Ken Jennings became a hero of trivia nerds with his record-breaking run on the game show Jeopardy! But he is also a map geek. In the enlightening and hugely entertaining Maphead: Charting the Wide, Weird World of Geography Wonks (Scribner. 2012. ISBN 9781439167182. pap. $15; ebk. ISBN 9781439167199), Jennings delves into the history and culture of cartography, from witnessing pint-sized map geniuses at the National Geography Bee to exploring the Library of Congress’s astonishing map collection and chatting up hard-core “geogeeks” at the London Map Fair.

In 1988, before GPS technology was available, Tania Aebi became the first American woman and the youngest person to circumnavigate the world alone in a sailboat.

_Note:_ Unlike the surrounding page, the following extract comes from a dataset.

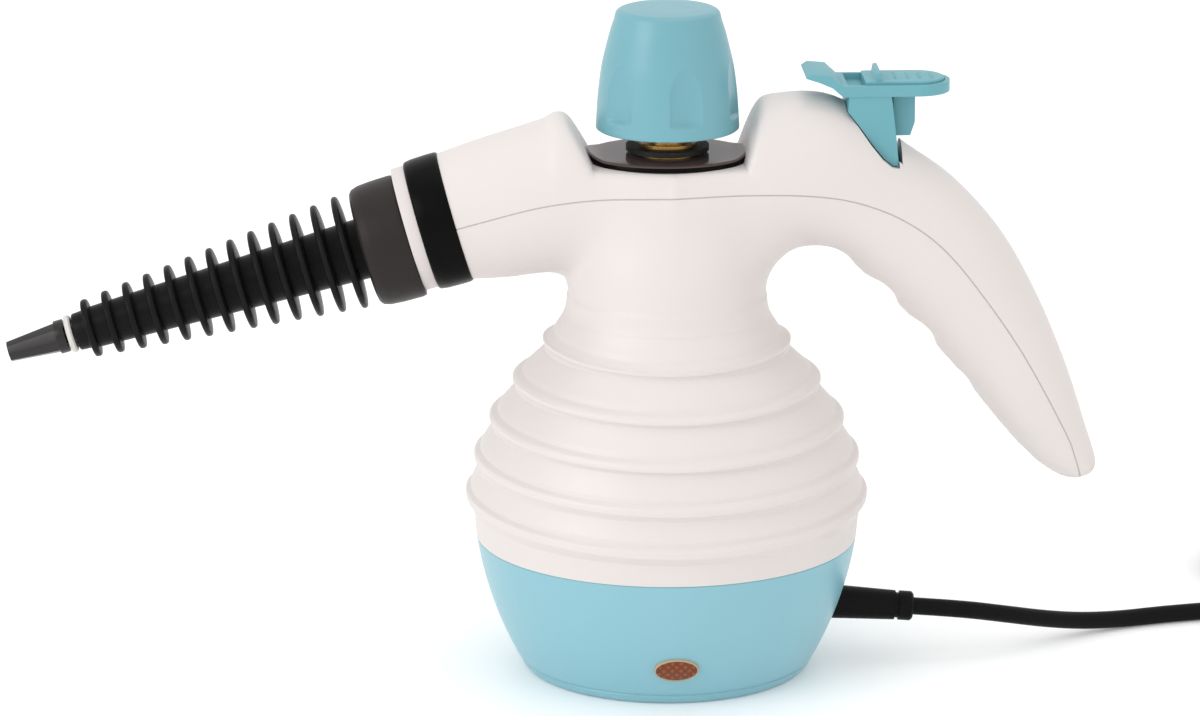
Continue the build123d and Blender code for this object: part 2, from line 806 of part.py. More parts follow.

When Aebi was an aimless 18-year-old teen, her father challenged her: he’d buy her a sailboat in which to sail solo around the world if she promised to write about her adventure. Maiden Voyage (Ballantine. o.p. but widely held; ebk. ISBN 9781476711607) follows Aebi’s two-and-a-half-year journey, armed with a sextant and kept company by a cat. As she literally learns the ropes on the job, Aebi leads readers on an undertaking filled with danger, love, and the kindness of strangers.

If it weren’t for John Harrison, Aebi’s journey would have been more difficult, if not impossible. From the earliest days of navigation, “the longitude problem” vexed scientists and explorers, as sailors got lost as soon as land was no longer visible on the horizon. In the 18th century, England offered a reward to anyone who could solve the dilemma. Clockmaker Harrison created a timepiece that would keep precise time at sea. Dava Sobel’s engrossing Longitude: The True Story of a Lone Genius Who Solved the Greatest Scientific Problem of his Time (Walker. 2007. ISBN 9780802715296. pap. $14; ebk. ISBN 9780802799654) profiles this creative man who solved a problem that even Newton and Galileo couldn’t crack.

Bursting onto the Spanish literary scene in 1993, Belén Gopegui’s debut La escala de los mapas was hailed as a literary masterpiece. Beautifully translated by Mark Schafer, The Scale of Maps (City Lights. 2011. ISBN 9780872865105. pap. $14.95) is the story of Sergio Prim, a shy middle-aged geographer who falls for a passionate and enchanting mapmaker named Brezo. Although maps are essentially about relationships, Sergio prefers to retreat to a solitary space of comfort that he refers to as a “hollow.” That the beautiful Brezo may fill the “hollow” in Sergio’s heart causes him to go on an existential quest to examine love.

Christopher Priest gained attention when his magic trick of a novel, The Prestige, was made into an acclaimed film. In The Islanders (Gollancz. 2012. ISBN 9780575078192. pap. $24.95), Priest turns a different trick: creating a travelog and history of the Dream Archipelago. The locations of these islands seem to shift, and they may have different names depending on who is talking. Masquerading as a travel guide, the narrative features characters whose stories emerge from the surroundings—a mime is murdered, an artist creates a tunnel through a mountain, a reclusive writer hides a dark secret. Attentive readers will be rewarded by Priest’s inventive puzzle in which differing realities overlap and nothing is as it seems.

Growing up in East Germany, Judith Schalansky learned about the world from poring over atlases. Her gorgeous Atlas of Remote Islands: Fifty Islands I have Never Set Foot On and Never Will (Penguin Group [USA]. 2010. ISBN 9780143118206. $30) treats each of her subjects to a full-page map and a page of accompanying text. But that is where the similarity with formal reference atlases ends. Schalansky believes in blending cartography with literature, and the tales for each island are fascinating, weird, disturbing, and often beautiful.

Simon Garfield explores the wonders of cartography in his splendid and rambling On the Map: A Mind-Expanding Exploration of the Way the World Looks (Gotham: Penguin Group [USA]. 2012. ISBN 9781592407798. $27.50; ebk. ISBN 9781101606575), covering the early work of the Greeks and the role of the famed Library of Alexandria, medieval maps, the early pocket and road maps of travelers, and the advances in GPS technology. The author’s foray, filled with an addictive sense of humor, a light touch, and plenty of fun and fancy, is sure to inspire many to look at maps far more closely.